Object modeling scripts
[Begin]

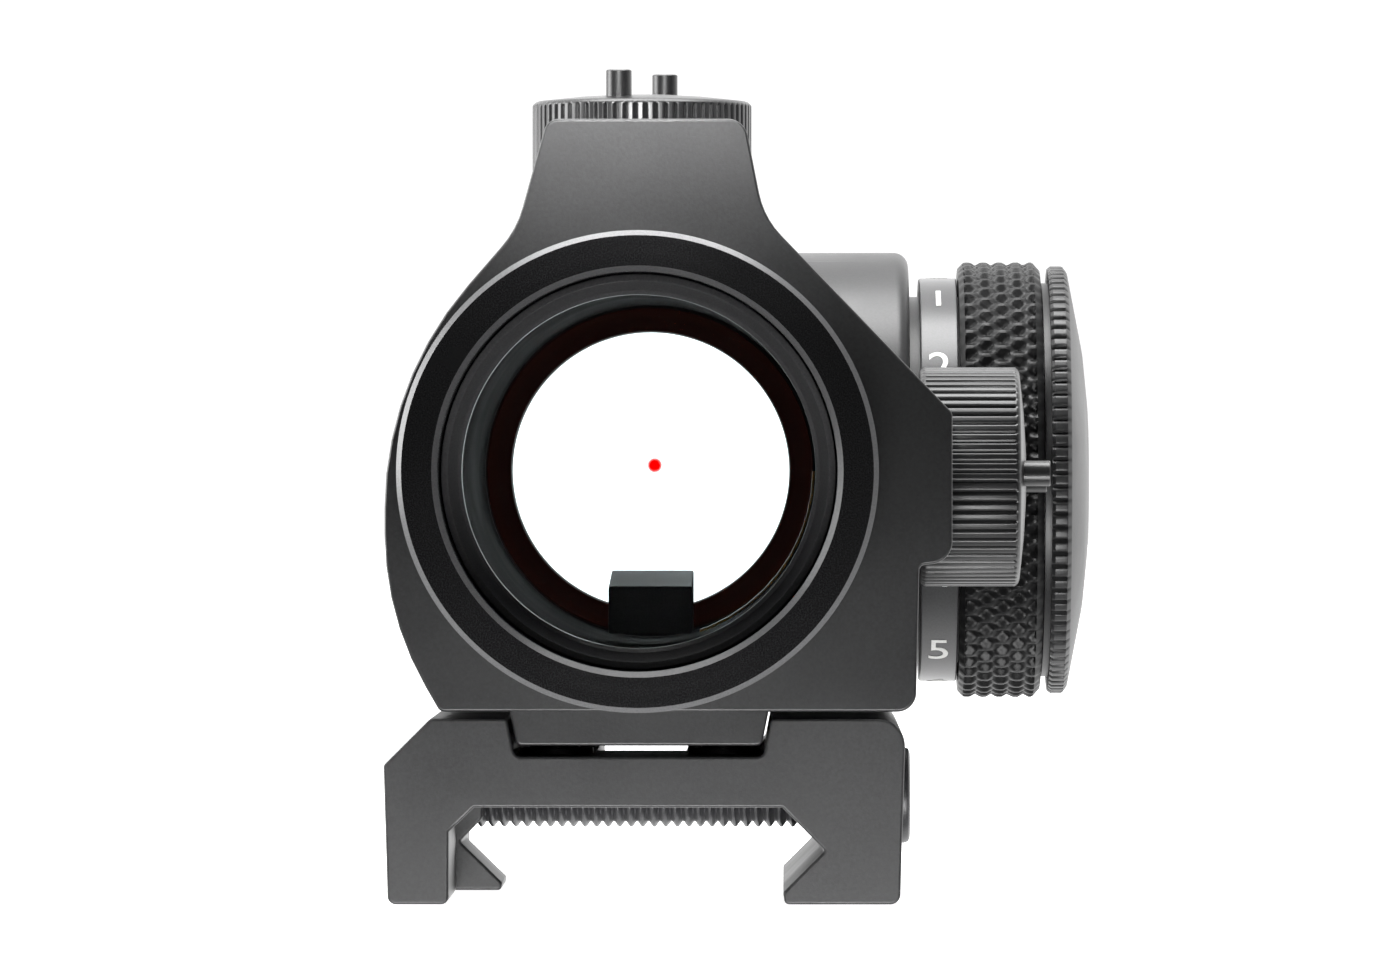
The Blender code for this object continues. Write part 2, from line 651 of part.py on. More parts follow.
def make_mount():
    mount = extruded("mount_base", MOUNT_OUTLINE, MOUNT_REAR, MOUNT_FRONT, SATIN)
    bolt_spot = (0, BOLT_Y, BOLT_Z)
    half = JAW_LENGTH / 2
    pocket_low = (-20, BOLT_Y - half - JAW_GAP, -9)
    pocket_high = (-7.9, BOLT_Y + half + JAW_GAP, JAW_TOP + JAW_GAP)
    pocket = box("cut_jaw_pocket", pocket_low, pocket_high, None)
    channel = rod("cut_bolt_channel", BOLT_CHANNEL, -10, 14.5, None, 24)
    head_hole = rod("cut_bolt_head", BOLT_HEAD_RADIUS + JAW_GAP, HEAD_HOLE_REAR, 18, None, 24)
    cut(mount, pocket, place(channel, bolt_spot, "x"), place(head_hole, bolt_spot, "x"))
    for number, (x, y) in enumerate(SCREW_PLACES):
        pad = rod(f"add_mount_pad_{number + 1}", PAD_RADIUS, RECESS_FLOOR - 0.5, PAD_TOP, None)
        join(mount, place(pad, (x, y, 0)))
        sink = rod(f"cut_screw_head_{number + 1}", SCREW_SINK_RADIUS, -1, SCREW_SINK_TOP, None)
        hole = rod(f"cut_screw_shank_{number + 1}", SCREW_HOLE_RADIUS, -1, MOUNT_TOP, None)
        cut(mount, place(sink, (x, y, 0)), place(hole, (x, y, 0)))
        make_mount_screw(f"mount_screw_{number + 1}", x, y)

    jaw = extruded("clamp_jaw", JAW_OUTLINE, BOLT_Y - half, BOLT_Y + half, SATIN)
    cut(jaw, place(rod("cut_jaw_thread", BOLT_RADIUS + 0.25, -20, 0, None), bolt_spot, "x"))
    bolt_profile = [
        (0, 16.2),
        (BOLT_HEAD_RADIUS - 0.3, 16.2),
        (BOLT_HEAD_RADIUS, 15.9),
        (BOLT_HEAD_RADIUS, 13.9),
        (BOLT_RADIUS, 13.9),
        (BOLT_RADIUS, -13.8),
        (BOLT_RADIUS - 0.4, -14.2),
        (0, -14.2),
    ]
    bolt = place(turned("cross_bolt", bolt_profile, BLACK_STEEL, 24), bolt_spot, "x")
    slot = box("cut_bolt_slot", (-5, -0.5, 15.0), (5, 0.5, 18), None)
    cut(bolt, place(slot, bolt_spot, "x"))
    place(ring("bolt_washer", 2.9, 2.15, 13.2, 13.75, BLACK_STEEL, 24), bolt_spot, "x")


def make_mount_screw(name, x, y):
    """A socket-head screw, driven up from the rail side into the housing."""
    profile = [(0, 6.9), (1.0, 6.9), (1.35, 6.5), (1.35, 1.3), (2.4, 1.3), (2.4, 0.3)]
    profile += [(0.9, 0.3), (0.9, 0.9), (0, 0.9)]
    place(turned(name, profile, BLACK_STEEL, 12), (x, y, 0))


make_main_housing()
make_optics()
make_turret("elevation", TURRETS["elevation"], ELEVATION_PEG_ANGLE, ELEVATION_SEAT)
make_turret("windage", TURRETS["windage"], WINDAGE_PEG_ANGLE, WINDAGE_SEAT)
make_brightness_dial()
make_mount()
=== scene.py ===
"""The looks of a compact tube red dot sight on a rail clamp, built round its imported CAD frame.

x points to the dial side, y forward along the line of sight and z up. Sizes are in millimetres, and MM turns
them into metres. A turned piece is made in its own frame, with z along its axis, and then placed. Heights in
the upper assembly are measured from the tube axis, and in the mount from the rail seat.
"""

import json
import math

import bmesh
import bpy
from mathutils import Matrix, Vector

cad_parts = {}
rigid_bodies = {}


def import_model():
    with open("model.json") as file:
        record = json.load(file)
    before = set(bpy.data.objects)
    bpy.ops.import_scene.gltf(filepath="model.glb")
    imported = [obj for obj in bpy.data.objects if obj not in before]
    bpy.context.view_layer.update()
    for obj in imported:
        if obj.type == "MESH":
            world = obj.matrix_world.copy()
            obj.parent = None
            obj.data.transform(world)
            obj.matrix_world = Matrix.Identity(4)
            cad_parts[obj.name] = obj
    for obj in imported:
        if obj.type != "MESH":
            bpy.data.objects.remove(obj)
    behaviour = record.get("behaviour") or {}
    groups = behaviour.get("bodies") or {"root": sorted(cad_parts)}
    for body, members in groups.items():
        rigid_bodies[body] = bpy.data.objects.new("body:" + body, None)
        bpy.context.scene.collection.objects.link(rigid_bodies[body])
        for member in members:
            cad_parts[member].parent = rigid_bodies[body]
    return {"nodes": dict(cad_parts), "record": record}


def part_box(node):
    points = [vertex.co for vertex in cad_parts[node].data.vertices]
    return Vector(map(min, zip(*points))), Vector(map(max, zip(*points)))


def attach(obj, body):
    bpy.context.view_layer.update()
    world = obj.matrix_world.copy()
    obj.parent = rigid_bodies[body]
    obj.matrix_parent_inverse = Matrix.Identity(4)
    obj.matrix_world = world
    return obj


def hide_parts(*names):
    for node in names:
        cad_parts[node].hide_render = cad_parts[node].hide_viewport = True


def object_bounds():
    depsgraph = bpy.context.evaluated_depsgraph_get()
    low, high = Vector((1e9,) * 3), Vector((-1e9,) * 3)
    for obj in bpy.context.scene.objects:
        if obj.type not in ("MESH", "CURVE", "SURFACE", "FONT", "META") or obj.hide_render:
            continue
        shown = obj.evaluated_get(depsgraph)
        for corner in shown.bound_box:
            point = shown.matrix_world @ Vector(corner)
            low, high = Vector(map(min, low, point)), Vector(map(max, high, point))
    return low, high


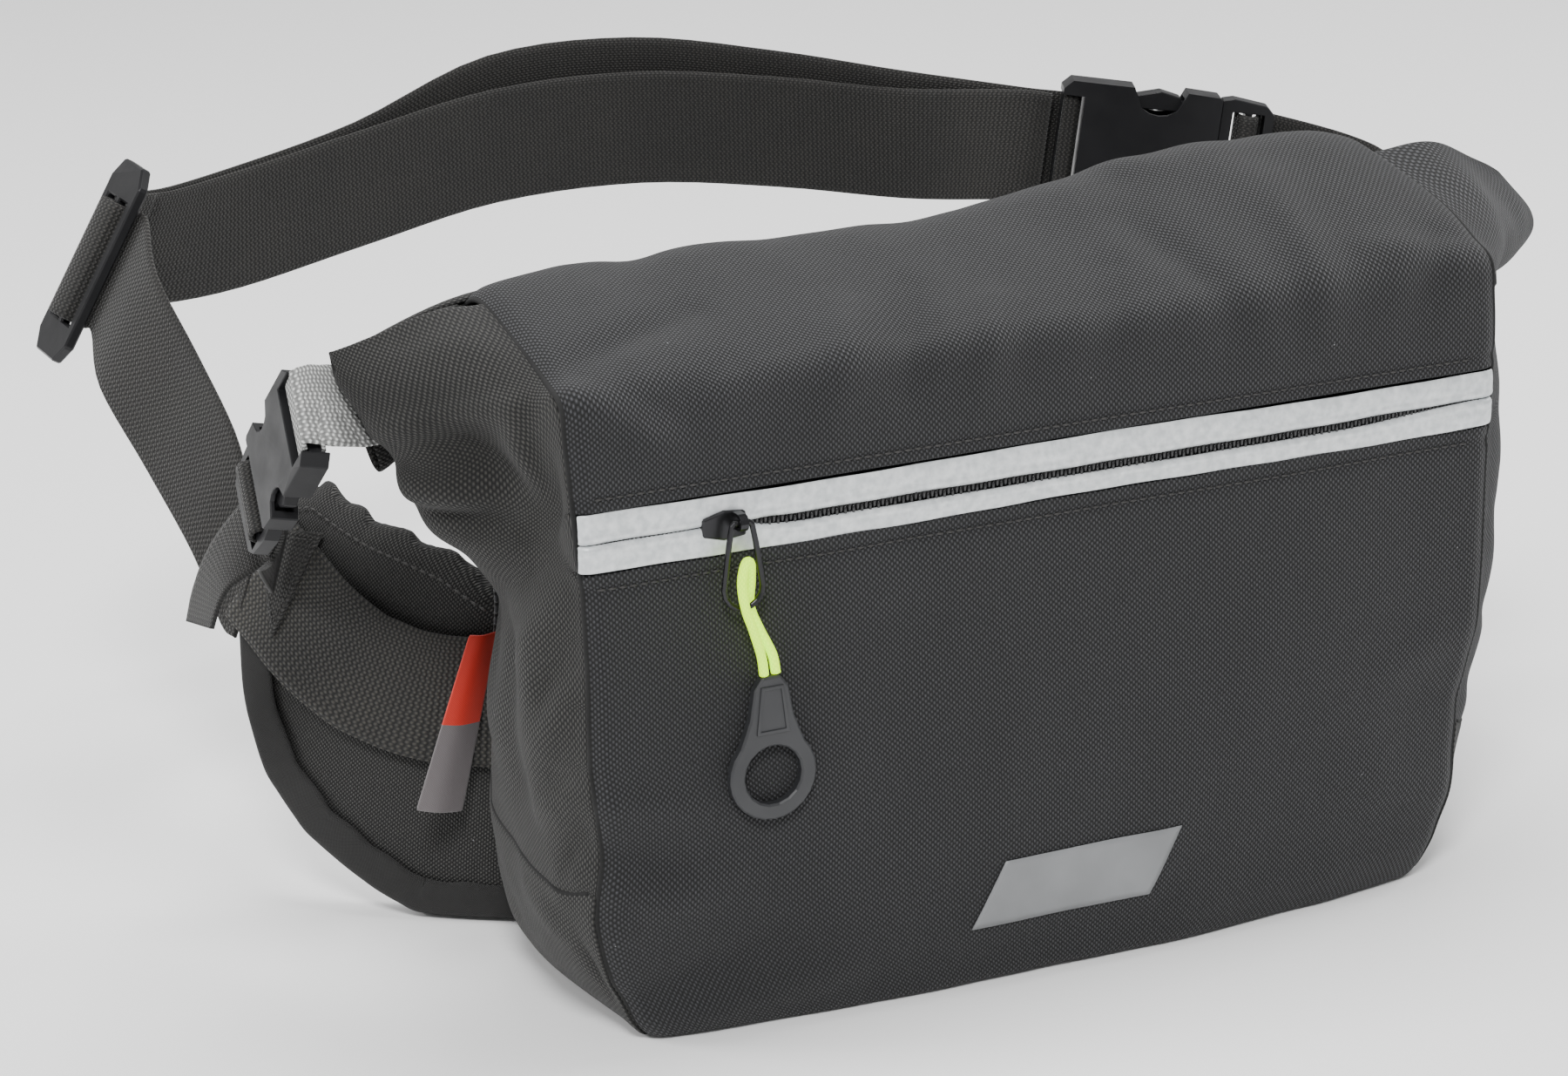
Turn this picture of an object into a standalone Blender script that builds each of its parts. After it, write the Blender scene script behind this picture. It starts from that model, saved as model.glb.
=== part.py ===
"""Roll-top waist bag: a soft box bag with a zipped front pocket, a rolled mouth held down by two
small side-release buckles, padded hip wings and an adjustable belt closed by a larger buckle.

Frame: +X to the right as the front is looked at, +Y towards the wearer, +Z up, in metres.
The origin is the centre of the bottom panel's underside.
Run with: blender --background --python part.py
"""

import math

import bmesh
import bpy
from mathutils import Matrix, Vector

# ---- Bag body ----
FABRIC = 0.0015
GAP = 0.0003
FRONT_LEVELS = [0.0, 0.012, 0.030, 0.070, 0.110, 0.1415]
# (height, Y of the front face) and (height, half width of the front)
FRONT_DEPTHS = [(0.0, -0.0480), (0.012, -0.0500), (0.030, -0.0520), (0.070, -0.0540)]
FRONT_DEPTHS += [(0.110, -0.0532), (0.160, -0.0520)]
HALF_WIDTHS = [(0.0, 0.1265), (0.012, 0.1360), (0.030, 0.1410), (0.060, 0.1430)]
HALF_WIDTHS += [(0.150, 0.1450), (0.190, 0.1470)]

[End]

Give again, word for word, the lines starting at the line that has "make_main_housing()" and ending at the line that has "before = set(bpy.data.objects)", with both of those lines included and nothing else.

make_main_housing()
make_optics()
make_turret("elevation", TURRETS["elevation"], ELEVATION_PEG_ANGLE, ELEVATION_SEAT)
make_turret("windage", TURRETS["windage"], WINDAGE_PEG_ANGLE, WINDAGE_SEAT)
make_brightness_dial()
make_mount()
=== scene.py ===
"""The looks of a compact tube red dot sight on a rail clamp, built round its imported CAD frame.

x points to the dial side, y forward along the line of sight and z up. Sizes are in millimetres, and MM turns
them into metres. A turned piece is made in its own frame, with z along its axis, and then placed. Heights in
the upper assembly are measured from the tube axis, and in the mount from the rail seat.
"""

import json
import math

import bmesh
import bpy
from mathutils import Matrix, Vector

cad_parts = {}
rigid_bodies = {}


def import_model():
    with open("model.json") as file:
        record = json.load(file)
    before = set(bpy.data.objects)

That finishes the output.